→ **Challenge**
Search the listing below for the word "with" and copy each line that holds it.

→ **Exercise material**
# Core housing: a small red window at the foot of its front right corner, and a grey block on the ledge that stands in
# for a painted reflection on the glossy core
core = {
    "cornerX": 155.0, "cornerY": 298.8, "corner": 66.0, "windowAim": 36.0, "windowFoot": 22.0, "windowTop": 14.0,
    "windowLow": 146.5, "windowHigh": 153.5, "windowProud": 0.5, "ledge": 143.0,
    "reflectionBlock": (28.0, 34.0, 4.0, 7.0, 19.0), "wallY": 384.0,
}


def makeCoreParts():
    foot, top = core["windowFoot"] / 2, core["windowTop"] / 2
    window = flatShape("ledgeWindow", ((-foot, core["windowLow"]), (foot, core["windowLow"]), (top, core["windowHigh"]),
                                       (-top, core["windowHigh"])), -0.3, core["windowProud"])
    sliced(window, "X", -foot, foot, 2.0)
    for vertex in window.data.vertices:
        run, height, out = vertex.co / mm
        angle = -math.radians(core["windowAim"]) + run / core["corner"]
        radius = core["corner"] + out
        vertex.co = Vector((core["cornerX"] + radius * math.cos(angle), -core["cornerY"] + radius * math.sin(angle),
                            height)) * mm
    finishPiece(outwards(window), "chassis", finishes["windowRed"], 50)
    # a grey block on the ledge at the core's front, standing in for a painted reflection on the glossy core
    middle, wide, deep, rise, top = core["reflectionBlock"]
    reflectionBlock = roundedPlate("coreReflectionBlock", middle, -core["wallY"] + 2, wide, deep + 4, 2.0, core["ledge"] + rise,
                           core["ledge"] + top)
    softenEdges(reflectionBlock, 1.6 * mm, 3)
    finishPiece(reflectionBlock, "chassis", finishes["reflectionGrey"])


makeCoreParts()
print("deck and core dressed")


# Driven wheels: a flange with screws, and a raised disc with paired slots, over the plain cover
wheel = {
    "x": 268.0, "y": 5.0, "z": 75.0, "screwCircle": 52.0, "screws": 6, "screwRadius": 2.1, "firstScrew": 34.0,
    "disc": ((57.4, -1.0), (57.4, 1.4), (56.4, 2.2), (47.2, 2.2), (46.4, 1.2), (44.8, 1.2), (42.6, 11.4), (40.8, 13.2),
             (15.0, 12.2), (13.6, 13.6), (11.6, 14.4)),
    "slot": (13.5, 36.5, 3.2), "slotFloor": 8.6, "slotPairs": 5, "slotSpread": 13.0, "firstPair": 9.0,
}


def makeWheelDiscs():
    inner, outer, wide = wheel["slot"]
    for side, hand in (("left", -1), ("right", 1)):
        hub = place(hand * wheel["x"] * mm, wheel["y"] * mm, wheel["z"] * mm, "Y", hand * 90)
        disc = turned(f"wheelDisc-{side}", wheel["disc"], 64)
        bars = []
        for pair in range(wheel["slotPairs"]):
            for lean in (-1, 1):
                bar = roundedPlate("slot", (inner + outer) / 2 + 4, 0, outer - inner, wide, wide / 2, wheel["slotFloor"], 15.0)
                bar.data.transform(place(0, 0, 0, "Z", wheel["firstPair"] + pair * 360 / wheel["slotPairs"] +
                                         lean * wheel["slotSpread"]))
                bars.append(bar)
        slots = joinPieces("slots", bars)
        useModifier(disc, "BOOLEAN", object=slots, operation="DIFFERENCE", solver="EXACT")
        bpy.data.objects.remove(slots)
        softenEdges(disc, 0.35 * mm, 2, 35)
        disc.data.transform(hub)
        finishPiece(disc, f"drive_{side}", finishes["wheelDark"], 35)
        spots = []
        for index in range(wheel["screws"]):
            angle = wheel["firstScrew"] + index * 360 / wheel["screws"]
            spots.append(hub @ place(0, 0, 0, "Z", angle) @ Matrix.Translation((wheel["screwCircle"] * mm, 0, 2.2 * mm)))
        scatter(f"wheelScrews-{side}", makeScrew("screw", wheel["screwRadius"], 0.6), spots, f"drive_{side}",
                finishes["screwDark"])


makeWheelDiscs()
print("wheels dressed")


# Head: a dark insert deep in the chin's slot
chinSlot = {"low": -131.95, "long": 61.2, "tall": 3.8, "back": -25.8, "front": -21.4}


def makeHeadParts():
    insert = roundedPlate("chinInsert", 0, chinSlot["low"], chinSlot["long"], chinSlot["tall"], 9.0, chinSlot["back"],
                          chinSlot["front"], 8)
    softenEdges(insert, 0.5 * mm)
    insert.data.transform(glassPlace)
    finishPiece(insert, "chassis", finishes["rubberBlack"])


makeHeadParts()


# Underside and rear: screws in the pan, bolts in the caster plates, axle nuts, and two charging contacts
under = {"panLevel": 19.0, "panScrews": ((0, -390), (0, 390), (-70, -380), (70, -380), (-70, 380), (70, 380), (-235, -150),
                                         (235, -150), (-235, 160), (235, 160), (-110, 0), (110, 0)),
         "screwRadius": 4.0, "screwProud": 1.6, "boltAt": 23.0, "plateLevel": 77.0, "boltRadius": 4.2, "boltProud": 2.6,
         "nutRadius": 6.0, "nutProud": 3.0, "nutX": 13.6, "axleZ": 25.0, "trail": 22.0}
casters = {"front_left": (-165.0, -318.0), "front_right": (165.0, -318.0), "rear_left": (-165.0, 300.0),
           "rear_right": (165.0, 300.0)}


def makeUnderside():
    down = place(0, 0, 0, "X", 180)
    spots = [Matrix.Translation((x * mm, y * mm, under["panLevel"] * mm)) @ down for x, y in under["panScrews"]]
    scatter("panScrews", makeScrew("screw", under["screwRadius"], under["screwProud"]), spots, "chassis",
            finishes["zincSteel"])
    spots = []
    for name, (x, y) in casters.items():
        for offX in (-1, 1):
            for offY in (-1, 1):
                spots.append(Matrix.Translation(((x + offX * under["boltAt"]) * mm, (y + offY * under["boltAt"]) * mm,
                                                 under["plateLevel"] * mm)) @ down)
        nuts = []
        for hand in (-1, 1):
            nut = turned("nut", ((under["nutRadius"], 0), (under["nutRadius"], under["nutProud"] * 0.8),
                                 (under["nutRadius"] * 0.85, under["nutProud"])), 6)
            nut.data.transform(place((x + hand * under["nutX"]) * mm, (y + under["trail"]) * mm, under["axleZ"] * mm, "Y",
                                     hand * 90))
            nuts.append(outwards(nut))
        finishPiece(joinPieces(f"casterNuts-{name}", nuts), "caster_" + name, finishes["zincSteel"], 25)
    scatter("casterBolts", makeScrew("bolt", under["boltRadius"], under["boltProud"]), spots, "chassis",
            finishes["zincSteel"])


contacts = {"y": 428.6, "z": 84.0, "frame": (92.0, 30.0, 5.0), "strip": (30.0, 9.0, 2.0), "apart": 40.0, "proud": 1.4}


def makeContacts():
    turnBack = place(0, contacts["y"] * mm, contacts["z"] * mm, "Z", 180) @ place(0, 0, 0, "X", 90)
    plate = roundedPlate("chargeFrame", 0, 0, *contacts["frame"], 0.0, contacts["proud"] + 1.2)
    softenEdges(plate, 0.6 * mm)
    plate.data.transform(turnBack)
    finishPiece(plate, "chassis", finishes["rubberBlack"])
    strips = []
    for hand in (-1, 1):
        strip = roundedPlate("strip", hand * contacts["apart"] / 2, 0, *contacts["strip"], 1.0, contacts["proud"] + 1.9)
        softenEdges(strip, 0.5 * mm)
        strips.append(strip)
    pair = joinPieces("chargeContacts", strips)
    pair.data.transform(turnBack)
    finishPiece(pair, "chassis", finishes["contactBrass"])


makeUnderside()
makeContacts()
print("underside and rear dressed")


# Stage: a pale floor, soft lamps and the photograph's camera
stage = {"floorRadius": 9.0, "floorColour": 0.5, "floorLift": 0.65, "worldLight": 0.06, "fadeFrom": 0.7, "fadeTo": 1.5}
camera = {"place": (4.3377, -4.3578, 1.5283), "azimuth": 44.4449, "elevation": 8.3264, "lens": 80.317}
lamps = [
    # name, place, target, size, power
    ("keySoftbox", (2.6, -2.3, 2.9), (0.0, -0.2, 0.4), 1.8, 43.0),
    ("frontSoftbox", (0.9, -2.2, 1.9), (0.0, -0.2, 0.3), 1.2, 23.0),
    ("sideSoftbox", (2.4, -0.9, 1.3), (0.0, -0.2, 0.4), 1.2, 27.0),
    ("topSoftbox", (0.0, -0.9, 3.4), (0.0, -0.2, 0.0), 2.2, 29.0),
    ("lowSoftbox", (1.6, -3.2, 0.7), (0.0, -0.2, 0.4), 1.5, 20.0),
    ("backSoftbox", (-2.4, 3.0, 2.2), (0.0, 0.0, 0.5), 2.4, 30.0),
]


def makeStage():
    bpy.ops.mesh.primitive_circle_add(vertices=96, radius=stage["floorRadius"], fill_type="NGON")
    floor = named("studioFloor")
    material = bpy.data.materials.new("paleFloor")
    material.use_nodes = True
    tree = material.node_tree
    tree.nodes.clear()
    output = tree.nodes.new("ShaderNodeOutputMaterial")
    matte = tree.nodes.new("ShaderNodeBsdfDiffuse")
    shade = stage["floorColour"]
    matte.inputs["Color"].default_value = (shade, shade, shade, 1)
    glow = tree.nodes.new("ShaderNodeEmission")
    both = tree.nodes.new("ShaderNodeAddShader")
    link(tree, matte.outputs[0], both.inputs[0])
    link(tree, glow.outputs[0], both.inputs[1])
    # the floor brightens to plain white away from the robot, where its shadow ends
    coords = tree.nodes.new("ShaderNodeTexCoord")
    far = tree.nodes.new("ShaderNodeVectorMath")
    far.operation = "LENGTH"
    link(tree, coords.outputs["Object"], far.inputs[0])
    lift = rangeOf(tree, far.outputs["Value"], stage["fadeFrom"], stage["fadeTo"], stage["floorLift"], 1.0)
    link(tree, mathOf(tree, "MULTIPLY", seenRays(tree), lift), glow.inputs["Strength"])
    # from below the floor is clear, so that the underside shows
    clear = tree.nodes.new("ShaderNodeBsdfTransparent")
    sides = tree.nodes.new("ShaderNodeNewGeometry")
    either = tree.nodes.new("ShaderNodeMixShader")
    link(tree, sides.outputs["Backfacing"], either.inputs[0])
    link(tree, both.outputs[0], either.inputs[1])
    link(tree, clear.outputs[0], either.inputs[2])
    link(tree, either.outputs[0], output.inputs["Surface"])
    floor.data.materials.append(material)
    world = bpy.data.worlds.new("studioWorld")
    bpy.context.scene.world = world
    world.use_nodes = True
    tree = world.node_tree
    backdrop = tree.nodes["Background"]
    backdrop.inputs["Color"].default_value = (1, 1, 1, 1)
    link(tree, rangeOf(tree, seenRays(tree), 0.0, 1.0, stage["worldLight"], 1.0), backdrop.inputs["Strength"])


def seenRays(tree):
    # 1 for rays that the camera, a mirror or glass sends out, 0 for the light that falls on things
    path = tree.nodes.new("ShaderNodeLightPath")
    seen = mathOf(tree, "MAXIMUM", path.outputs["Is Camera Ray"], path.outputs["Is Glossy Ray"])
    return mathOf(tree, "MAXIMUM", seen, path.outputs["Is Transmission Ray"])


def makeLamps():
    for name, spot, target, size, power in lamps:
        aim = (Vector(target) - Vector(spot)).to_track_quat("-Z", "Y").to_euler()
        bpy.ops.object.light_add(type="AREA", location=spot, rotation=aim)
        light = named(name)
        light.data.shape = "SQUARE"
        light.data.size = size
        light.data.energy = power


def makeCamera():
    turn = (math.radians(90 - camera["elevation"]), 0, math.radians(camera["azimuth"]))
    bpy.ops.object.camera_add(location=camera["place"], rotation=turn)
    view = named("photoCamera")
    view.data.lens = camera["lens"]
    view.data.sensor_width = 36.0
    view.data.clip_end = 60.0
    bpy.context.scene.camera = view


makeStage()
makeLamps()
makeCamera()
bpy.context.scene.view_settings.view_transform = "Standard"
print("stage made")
--
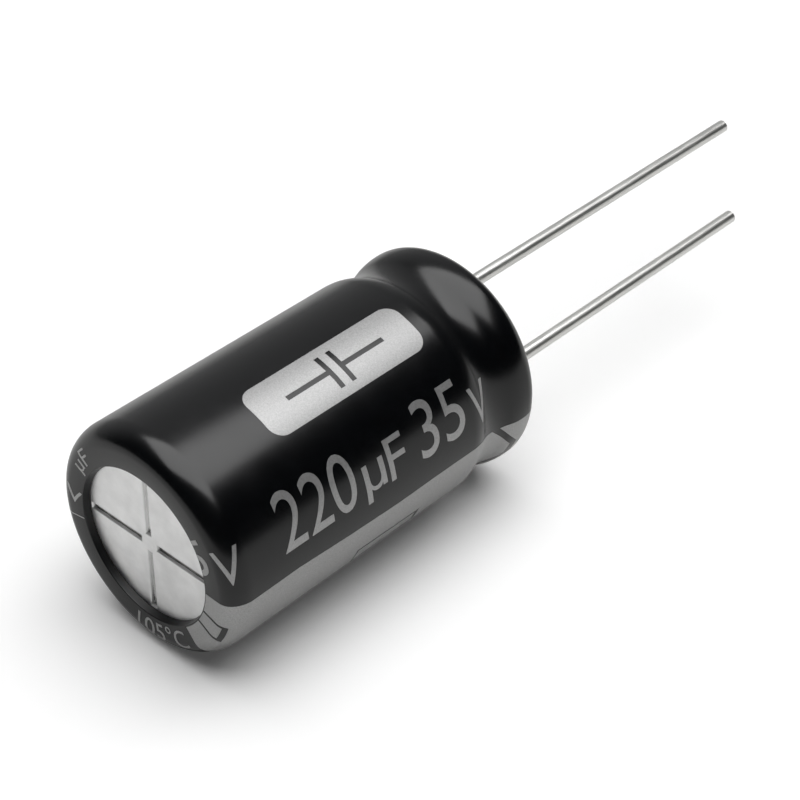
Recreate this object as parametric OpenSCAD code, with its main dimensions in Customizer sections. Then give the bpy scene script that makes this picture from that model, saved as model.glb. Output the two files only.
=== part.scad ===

→ **Solution to this task**
# Driven wheels: a flange with screws, and a raised disc with paired slots, over the plain cover
Recreate this object as parametric OpenSCAD code, with its main dimensions in Customizer sections. Then give the bpy scene script that makes this picture from that model, saved as model.glb. Output the two files only.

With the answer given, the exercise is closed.